One small joy from my side tests with earlier Genie artifacts: the mental load dropped. I wasn’t hunting for the “right” plug-in to fake physics in a mock. I typed, generated, and pushed a character around. It didn’t make me faster at first, but it made me less tense. That mattered more than I expected.

Current access status

As of early February 2026, Genie 3 sits in research land. There are papers, talks, and demo videos. I haven’t seen a broad, public API you can sign into with a Google account, and I don’t have a consumer release in any Workspace tool. If you’re reading this later and that changed, great, drop me a note and I’ll update.

Where to look right now:

  • Official research posts from Google DeepMind.

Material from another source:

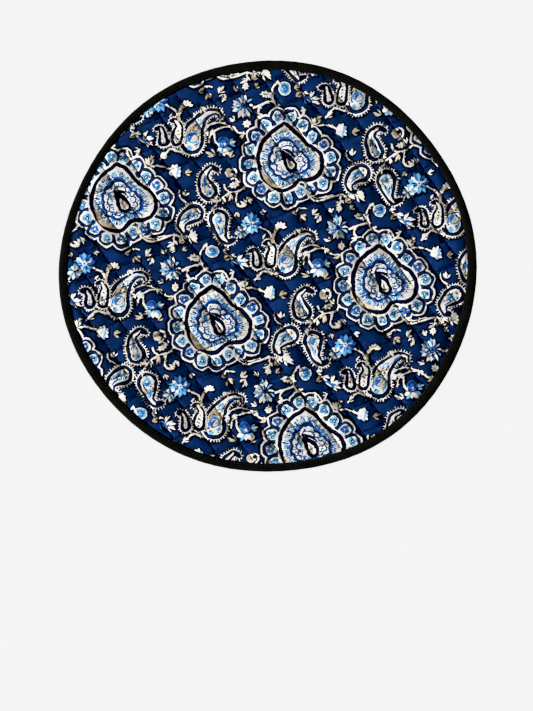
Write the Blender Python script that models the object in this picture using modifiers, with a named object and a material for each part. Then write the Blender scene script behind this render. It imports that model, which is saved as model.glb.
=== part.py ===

Start with the original Genie paper and blog for grounding, then skim follow-up talks that mention “Genie 2” or “Genie 3” as internal iterations.
  • Conference recordings and lab demos. They often show the newest rollouts months before any public preview.
  • Academic preprints referencing “world-model video generation” or “interactive environment generation.” The naming varies, but the mechanics rhyme.

Practical takeaways if you’re deciding whether to wait, build, or ignore

  • If you prototype interactions a lot (product, game, learning), keep an eye on Genie. Even a limited public preview would be useful for previsualization and testing feel.
  • If you need production assets today, don’t plan around it. Treat it as a sketching companion, not a pipeline.
  • If you care about research replication, you can still learn a lot by playing with open world-model projects like Dreamer variants and by reading Genie’s method sections. The principles transfer.

I’ll add one small, slightly boring note. The search term “Genie 3 Google” pulls in a mix of older Genie posts and newer world-model news. Some write-ups blur marketing and research. When in doubt, trace claims back to the DeepMind blog or the paper PDFs. It saves time and keeps expectations steady.